After Job lost everything humanly important to him, he sunk into the dust of mortal beliefs, where he sat listening to and arguing with his so-called friends - his own ruminating thoughts. It seemed that he could not break out of the endless spiral of complaint, guilt, self-justification, and the fragile ever-changing human experience. Job listened to hours of impassioned speeches, many of which were laced with truths, but something vital was missing that prevented any realization of Truth. We may ask, 'Is it sufficient or satisfactory to merely utter a spiritual fact from the human intellect?' Evidently not, for God asked of those speeches, "Shall he that contendeth with the Almighty instruct him?" (Job 40:2).

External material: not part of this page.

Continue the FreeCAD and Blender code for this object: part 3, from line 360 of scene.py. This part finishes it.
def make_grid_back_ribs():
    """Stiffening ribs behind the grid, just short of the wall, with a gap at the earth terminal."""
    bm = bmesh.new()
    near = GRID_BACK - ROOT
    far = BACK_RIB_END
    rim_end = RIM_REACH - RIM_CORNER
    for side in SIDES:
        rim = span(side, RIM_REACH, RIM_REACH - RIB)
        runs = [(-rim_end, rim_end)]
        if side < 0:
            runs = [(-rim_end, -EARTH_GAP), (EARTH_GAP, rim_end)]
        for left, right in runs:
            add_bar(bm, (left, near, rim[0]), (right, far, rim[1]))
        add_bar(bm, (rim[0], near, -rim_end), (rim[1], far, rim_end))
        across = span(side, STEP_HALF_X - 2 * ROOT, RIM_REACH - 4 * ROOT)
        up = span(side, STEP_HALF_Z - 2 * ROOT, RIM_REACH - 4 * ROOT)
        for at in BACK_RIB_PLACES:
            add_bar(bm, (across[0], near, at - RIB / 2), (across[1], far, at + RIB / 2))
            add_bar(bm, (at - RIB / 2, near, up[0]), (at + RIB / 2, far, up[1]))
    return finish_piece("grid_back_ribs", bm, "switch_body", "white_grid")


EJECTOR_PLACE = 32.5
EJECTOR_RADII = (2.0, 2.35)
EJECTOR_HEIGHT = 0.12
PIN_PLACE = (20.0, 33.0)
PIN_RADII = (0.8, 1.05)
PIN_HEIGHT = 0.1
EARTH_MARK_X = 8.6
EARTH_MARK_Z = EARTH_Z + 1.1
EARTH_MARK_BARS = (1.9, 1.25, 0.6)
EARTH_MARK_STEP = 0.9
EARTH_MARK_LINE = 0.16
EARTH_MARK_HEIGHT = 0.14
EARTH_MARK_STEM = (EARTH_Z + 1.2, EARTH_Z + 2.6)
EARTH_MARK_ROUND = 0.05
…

In the face of God's poignant question, Job gave up his human reasoning and became still - "I will lay mine hand upon my mouth" (Job 40:4). He was disgusted with his cogitation but not with God. Finally, he had aligned himself with Jesus' primary Beatitude, "Blessed are the poor in spirit," and was ready to hear both God's questions and God's answers (Matt 5:3). He discovered that it was not his place to ask or answer for himself or even to speak the truth without the divine impetus to do so. "The sensual cannot be made the mouthpiece of the spiritual, nor can the finite become the channel of the infinite" (SH 73:30). As God's interpreter, Jesus knew that he could do nothing of himself and said, "As my Father hath taught me, I speak these things" (John 8:28). Humility alone enables us to hear Spirit, and Spirit alone enables us to speak the truth. We must give merited rebuke, speak the inspired Word, and sing meaningful praises!

One day, as I was contemplating God's question to Job, "Where wast thou when I laid the foundations of the earth? declare, if thou hast understanding," I realized that this was a universal question - a question not only for Job but for me and all mankind (Job 38:4). I also realized that the same humble receptivity that Job attained would have to be present in me in order to hear God's answer. When I was ready, I accepted God's question for myself: "Where wast thou when I laid the foundations of the earth?" I let the question sink into consciousness without any idea of an answer, and then I let it go, confident that my need would be satisfied. Three days later, I felt a presence all around me, and I heard a distinct voice, saying, 'I was with you, wasn't I?' I cannot describe the joy, the oneness, and the comfort that I felt that day; the wisdom of Job and Christ's present-day confirmation became alive with the inspired Word!

When Mary Baker Eddy was writing "Recapitulation," she knew that she could not invent questions from her own mind. God must present the proper questions, and no person, object, or thing could ever be in a position to answer for itself: "Teach us what we shall say unto him; for we cannot order our speech by reason of darkness" (Job 37:19). All harmonious action proceeds from Mind and forever remains a spiritual idea. To hear and record God's message required great humility - great willingness to partake of the heavenly manna while taking care not to interject passion or human advice. Mrs. Eddy said of this momentous work, "I should blush to write of 'Science and Health with Key to the Scriptures' as I have, were it of human origin, and were I, apart from God, its author. But, as I was only a scribe echoing the harmonies of heaven in divine metaphysics, I cannot be super-modest in my estimate of the Christian Science textbook" (My 115:4).

When we are humble enough to hear God directly, both questions and answers are manifest through us, not of us, for we are the effect of Truth. "Recapitulation" will be understood on this basis, for "absolute Christian Science pervades its statements, to elucidate scientific metaphysics" (SH 465:4).